For architecture details, component properties, and extending the system in C++, see the GS_PhantomCam API.
Quick Navigation
| I want to… | Feature | API |
|---|
| Manage the camera system lifecycle and know which camera is active | Cam Manager | API |
| Place virtual cameras with follow targets, look-at, and priority-based switching | Phantom Cameras | API |
| Control how the real camera reads from the active phantom camera each frame | Cam Core | API |
| Define smooth transitions between cameras with custom easing | Blend Profiles | API |
| Create spatial zones that modify camera priority dynamically | Influence Fields | API |
Architecture
Breakdown
Blend Profiles are referenced from within a Phantom Camera’s blend settings. When the Cam Manager determines a transition is needed, it reads the outgoing camera’s blend settings to find the profile to use.
| Scenario | Which Profile Is Used |
|---|
| Camera A becomes inactive, Camera B was waiting | Camera A’s blend profile governs the outgoing transition. |
| Camera B is activated and is now highest priority | Camera B’s blend profile governs the incoming transition. |
| No blend profile is assigned | Transition is instantaneous — no interpolation. |
Because profiles are assets, the same profile can be shared across many Phantom Cameras. A single edit to the asset changes the feel of every camera that references it.
E Indicates extensible classes and methods.
Patterns - Complete list of system patterns used in GS_Play.
Installation
GS_PhantomCam requires GS_Core only. Add both gems to your project before placing PhantomCam components in a level.
For a full guided walkthrough, follow the Simple Project Setup guide.
Quick Installation Summary
- Enable the GS_PhantomCam gem in your project configuration.
- Create a Cam Manager prefab and add it to the Game Manager’s Managers list.
- Place a Cam Core entity with
GS_CamCoreComponent in every level. - Place Phantom Camera entities with desired behavior components.
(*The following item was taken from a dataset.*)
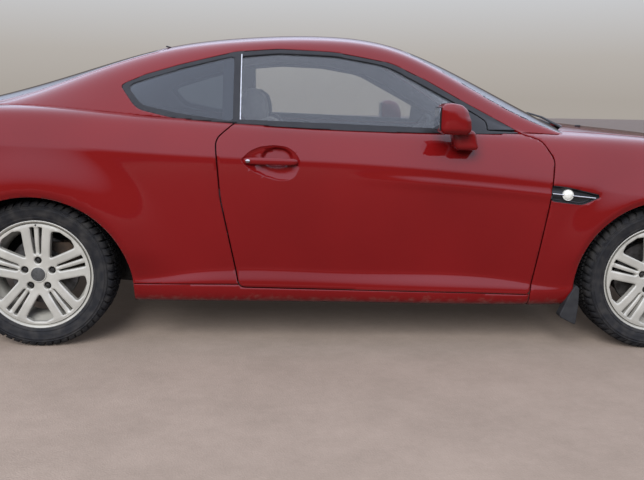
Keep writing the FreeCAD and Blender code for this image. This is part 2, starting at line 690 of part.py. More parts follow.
def front_subframe():
    cross = box(1130, 1350, -370, 370, 196, 246)
    legs = []
    for side in (1, -1):
        a = kingpin(KINGPIN_LOW_Z)
        cup = rod(22, point(a.x, a.y * side, 150), point(a.x, a.y * side, 172 - SEAT_GAP))
        arm = loft([
            Part.makePolygon([point(1250, 350 * side, 200), point(1315, 350 * side, 200),
                              point(1315, 350 * side, 236), point(1250, 350 * side, 236), point(1250, 350 * side, 200)]),
            Part.makePolygon([point(1262, 690 * side, 152), point(1303, 690 * side, 152),
                              point(1303, 690 * side, 168), point(1262, 690 * side, 168), point(1262, 690 * side, 152)]),
        ])
        arm = arm.cut(rod(21, point(a.x, a.y * side, 172 - SEAT_GAP), point(a.x, a.y * side, 300)))
        rail = box(926, 1700, 330 * side - 30, 330 * side + 30, 246, 300)
        legs += [cup, arm, rail]
    return cross.multiFuse(legs)


def front_wheelhouses(shells):
    x, z = FRONT_AXLE_X, FRONT_ARCH_Z
    inner = FRONT_ARCH_RADIUS + 2
    ring = arch(x, z, inner + 6, 462, 880).cut(arch(x, z, inner, 470, 900))
    ring = ring.common(box(x - 400, x + 400, 400, 900, 250, 700))
    ring = ring.cut(arch(x, z, 240, 400, 500))
    tower = rod(92, point(x, 575, 600), point(x, 575, 790)).cut(rod(84, point(x, 575, 590), point(x, 575, 780)))
    tower = tower.cut(arch(x, z, inner, 400, 900))
    ring = ring.cut(rod(84, point(x, 575, 400), point(x, 575, 780)))
    shape = ring.fuse(tower)
    shape = shape.cut(box(900, 925.3, 400, 650.3, 0, 900))
    back = shape.common(box(800, 1550, 0, 1000, 0, 1000)).common(shells.low_inner)
    front = shape.common(box(1550, 1700, 0, 1000, 0, 1000)).common(shells.low_core)
    return both_sides(back.fuse(front))


def rear_wheelhouses():
    x, z = REAR_AXLE_X, REAR_ARCH_Z
    outer = REAR_ARCH_RADIUS + 10
    ring = arch(x, z, outer, 592, 699.7).cut(arch(x, z, outer - 8, 600, 800))
    ring = ring.common(box(x - 500, x + 500, 500, 800, 330.3, 800))
    ring = ring.cut(arch(x, TYRE_RADIUS, 90, 500, 650))
    return both_sides(ring)


def rear_suspension():
    x = REAR_AXLE_X
    pieces = []
    for side in (1, -1):
        carrier = hub_carrier(x, 612)
        strut = rod(16, point(x, 621, 300), point(x, 621, REAR_ARCH_Z + REAR_ARCH_RADIUS + 2 - SEAT_GAP - 0.4))
        pieces.append(carrier.fuse(strut) if side == 1 else mirrored(carrier.fuse(strut)))
        for dx in (-70, 70):
            pieces.append(rod(12, point(x + dx, 300 * side, 250), point(x + dx * 0.4, 655 * side, 275)))
    cross = box(x - 100, x + 100, -320, 320, 225, 329.7)
    return cross.multiFuse(pieces)


def floor_pan():
    main = box(-700, 925, -699.7, 699.7, 215, 235.7)
    step = box(-720, -700, -699.7, 699.7, 215, 350)
    boot = box(-2060, -700, -480, 480, 330, 350).fuse(box(-1960, -700, -590, 590, 330, 350))
    flanks = box(-860, -700, -699.7, 699.7, 330, 350)
    rear = box(-2080, -2060, -480, 480, 330, 689)
    tunnel = box(-700, 904, -115, 115, 230, 335)
    pan = main.multiFuse([step, boot, flanks, rear, tunnel])
    return pan.cut(box(-730, 1000, -100, 100, 200, 320))


def dashboard():
    profile = [(560, 560, 0), (540, 780, 60), (600, 876, 60), (789.7, 880, 20), (789.7, 799.7, 0), (904.7, 799.7, 0),
               (904.7, 560, 0)]
    return side_prism(profile, -690, 690)


def seat(y0, y1):
    cushion = side_prism([(-200, 250, 0), (-200, 440, 60), (300, 480, 60), (330, 420, 40), (300, 250, 0)], y0, y1)
    back = side_prism([(-210, 330, 30), (-410, 880, 36), (-330, 925, 36), (-120, 430, 30)], y0, y1)
    mid = (y0 + y1) / 2
    rest = side_prism([(-440, 900, 20), (-470, 1040, 30), (-390, 1060, 30), (-350, 900, 20)], mid - 120, mid + 120)
    base = box(-150, 250, y0 + 60, y1 - 60, 236, 260)
    return cushion.multiFuse([back, rest, base])


def rear_seat():
    cushion = side_prism([(-800, 351, 0), (-800, 470, 40), (-720, 480, 60), (-470, 490, 60), (-430, 450, 40),
                          (-430, 236, 0), (-698, 236, 0), (-698, 351, 0)], -560, 560)
    back = side_prism([(-830, 351, 0), (-1000, 880, 40), (-900, 900, 40), (-720, 470, 40), (-720, 351, 0)], -560, 560)
    return cushion.fuse(back).cut(box(-760, -400, -115.3, 115.3, 200, 335.3))


def wheel_rim(centre, axis):
    """Steering wheel rim: a ring of short straight grips with an eight-sided section."""
    across = axis.cross(Vector(0, 1, 0)).normalize()
    place = lambda radius, rise: centre + across * radius + axis * rise
    ring = [place(180 + 13 * math.cos(math.radians(22.5 + 45 * k)), 13 * math.sin(math.radians(22.5 + 45 * k)))
            for k in range(8)]
    return Part.Face(Part.makePolygon(ring + ring[:1])).revolve(centre, axis, 360)


def steering_wheel():
    centre = point(440, 370, 760)
    axis = Vector(math.cos(math.radians(24)), 0, -math.sin(math.radians(24)))
    rim = wheel_rim(centre, axis)
    boss = rod(55, centre - axis * 10, centre + axis * 25)
    across = rod(11, centre + point(0, -178, 0), centre + point(0, 178, 0))
    down = Vector(-math.sin(math.radians(24)), 0, -math.cos(math.radians(24)))
    lower = rod(11, centre, centre + down * 178)
    column = rod(28, centre, centre + axis * 140)
    return rim.multiFuse([boss, across, lower, column]).cut(dashboard())


def engine():
    return box(1010, 1560, -330, 300, 300.3, 790)


def exhaust():
    pipe = rod(22, point(1000, 0, 200), point(-1800, 0, 200))
    tank = side_prism([(-1950, 168, 40), (-1950, 329.7, 40), (-1740, 329.7, 40), (-1740, 168, 40)], -380, 380)
    tips = [rod(34, point(-1900, y, 236), point(-2175, y, 228)) for y in (-300, -220)]
    hanger = box(-200, -160, -8, 8, 200, 319.7)
    return pipe.multiFuse([tank, hanger] + tips)


def mud_flaps():
    flap = side_prism([(906, 249.7, 0), (925, 249.7, 0), (927, 126, 4), (868, 172, 8), (868, 191.7, 0), (906, 191.7, 0)],
                      700, 799.7)
    return both_sides(flap)


def build():
    shells = Shells()
    save("roof_and_pillars", roof_frame(shells))
    save_pair("body_side", body_side(shells))
    save_pair("fender", fender(shells))
    save_pair("door", door(shells))
    save_pair("door_fittings", door_fittings(shells))
    save("hood", hood(shells))
    save("tailgate", gate(shells))
    save("cowl_and_bulkhead", cowl(shells))
    save("front_bumper", front_bumper(shells))
    save("grille", grille(shells))
    save("rear_bumper", rear_bumper(shells))
    head, tail = lamps(shells)
    save("headlamps", head)
    save("tail_lamps", tail)
    screen, rear, quarter, pane = glazing(shells)
    save("windscreen", screen)
    save("tailgate_glass", rear)
    save("quarter_windows", quarter)
    save_pair("door_glass", pane)
    save("side_vents", both_sides(side_vent(shells)))
    save("floor_pan", floor_pan())
    save("front_wheelhouses", front_wheelhouses(shells))
    save("rear_wheelhouses", rear_wheelhouses())
    save("front_subframe", front_subframe())
    save("rear_suspension", rear_suspension())
    save_pair("front_knuckle", front_knuckle())
    save("engine_block", engine())
    save("exhaust", exhaust())
    save("mud_flaps", mud_flaps())
    save("dashboard", dashboard())
    save("steering_wheel", steering_wheel())
    save_pair("front_seat", seat(130, 620))
    save("rear_seat", rear_seat())
    for place, x in (("front", FRONT_AXLE_X), ("rear", REAR_AXLE_X)):
        save_pair(place + "_wheel", wheel(x))
        save_pair(place + "_tyre", tyre(x))


build()
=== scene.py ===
import math

import bpy
import numpy as np
from mathutils import Matrix, Quaternion, Vector


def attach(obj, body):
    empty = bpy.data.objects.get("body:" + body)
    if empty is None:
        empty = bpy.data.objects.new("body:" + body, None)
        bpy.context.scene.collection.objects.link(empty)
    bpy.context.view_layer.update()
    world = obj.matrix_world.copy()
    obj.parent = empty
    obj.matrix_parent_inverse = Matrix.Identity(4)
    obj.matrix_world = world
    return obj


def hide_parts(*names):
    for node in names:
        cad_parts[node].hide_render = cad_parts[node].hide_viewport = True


print("loading the frame")
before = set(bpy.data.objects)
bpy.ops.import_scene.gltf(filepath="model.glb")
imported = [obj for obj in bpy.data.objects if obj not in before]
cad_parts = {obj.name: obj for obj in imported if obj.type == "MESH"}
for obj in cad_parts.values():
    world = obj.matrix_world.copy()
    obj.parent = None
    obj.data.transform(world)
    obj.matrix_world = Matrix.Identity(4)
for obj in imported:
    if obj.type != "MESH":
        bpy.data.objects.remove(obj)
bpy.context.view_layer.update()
mm = 0.001

# Body form. Each row is a half section: x, then y and z of the sill, flare, hollow, crease and belt, and the
# height at the middle. The other rows say how the ends, the arches and the flanks are rounded
bodyForm = {
    "rows": [
        (-2250, 690, 255, 750, 330, 765, 430, 775, 745, 730, 878, 912),
        (-1800, 800, 205, 848, 310, 856, 430, 862, 802, 795, 932, 955),
        (-1247, 828, 188, 868, 290, 877, 430, 880, 822, 812, 962, 990),
        (-880, 842, 188, 868, 270, 858, 297, 873, 801, 809, 941, 987),
        (-650, 848, 188, 868, 266, 850, 318, 869, 788, 806, 928, 985),
        (0, 850, 187, 868, 256, 848, 325, 868, 766, 804, 899, 975),
        (700, 850, 181, 868, 250, 851, 292, 869, 708, 806, 889, 945),
        (885, 846, 182, 868, 252, 863, 272, 872, 689, 804, 882, 931),
        (1282, 830, 182, 871, 290, 877, 420, 880, 648, 800, 866, 896),
        (1800, 780, 200, 832, 300, 838, 430, 830, 590, 720, 775, 822),
        (2250, 660, 235, 720, 310, 725, 430, 715, 520, 580, 600, 660),
    ],
    "tailX": (-2140, -2182, -2191, -2176, -2136),
    "noseX": (2120, 2180, 2194, 2190, 2150),
    "tailRound": (430, 2.6),
    "noseRound": (640, 2.3),
    "columns": (46, 250, 60),
    "samples": (4, 7, 7, 34, 14, 40),
    "bulges": (0, 1, 0, 7, 9),
    "crease": 0.25,
    "sharp": 0.05,
    "soften": 14,
    "haunch": {"front": (14.0, 150.0), "rear": (24.0, 235.0)},
    "archTuck": (11.0, 24.0),
    "archBand": (700, 60, 270, 150),
    "swell": (6.0, 17.0, 60.0, 48.0),
    "swellSpan": (-60, 880, 400, 1000, 200),
    "bottomWidth": 0.86,
    "flareSharp": 0.2,
}
arches = {"front": (1282.5, 273.0, 360.0), "rear": (-1247.5, 235.0, 386.0)}  # x, z, radius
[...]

- Create Blend Profile assets for camera transitions.
Cam Manager
The Cam Manager is the singleton camera system manager, integrated with GS_Core’s manager lifecycle. It handles startup and shutdown, responds to enable/disable events so the camera can be suspended during cinematics, and broadcasts whenever the dominant camera changes so downstream systems stay in sync.
Cam Manager
API
Phantom Cameras
Phantom Cameras are virtual camera definitions placed as components on ordinary entities. Each holds field of view, clip planes, optional follow and look-at targets, positional and rotational offsets, and a priority value. The highest-priority camera drives the real camera. Specialized behavior components extend the vocabulary: first-person, orbit, static orbit, clamped look, and spline track.
Phantom Cameras
API
Cam Core
Cam Core is the rendering bridge between the Phantom Camera system and the actual O3DE camera entity. It reads the current dominant camera’s data each frame and writes position, rotation, and FOV to the real camera. It also broadcasts per-frame camera position updates for shadow casters, audio listeners, and LOD controllers.
Cam Core
API
Blend Profiles
Blend Profiles are data assets that define how the camera transitions when control shifts between Phantom Cameras. Each profile specifies blend duration, position easing curve, and rotation easing curve — independently, so position can ease out while rotation snaps. Profiles are shared by name across cameras for visual consistency.
Blend Profiles
API
Influence Fields
Influence Fields are spatial or global modifiers that dynamically shift camera priority. GlobalCameraInfluence applies to cam core unconditionally, while CameraInfluenceField defines a physics trigger volume that modifies the priority when the player is inside it. Multiple fields with the same camera target stack influence.
Influence Fields
API
See Also
For the full API, component properties, and C++ extension guide:
For step-by-step project setup:
Get GS_PhantomCam
GS_PhantomCam — Explore this gem on the product page and add it to your project.
1 - Cam Manager
How to work with the GS_PhantomCam manager — enabling and disabling the camera system, and responding to active camera changes.
The Cam Manager is the camera system’s singleton manager. It integrates with GS_Core’s standard manager lifecycle, handles the camera system’s startup and shutdown through the two-stage initialization sequence, and maintains awareness of which Phantom Camera is currently dominant. Any time the active camera changes, the Cam Manager broadcasts a notification so dependent systems can react without polling.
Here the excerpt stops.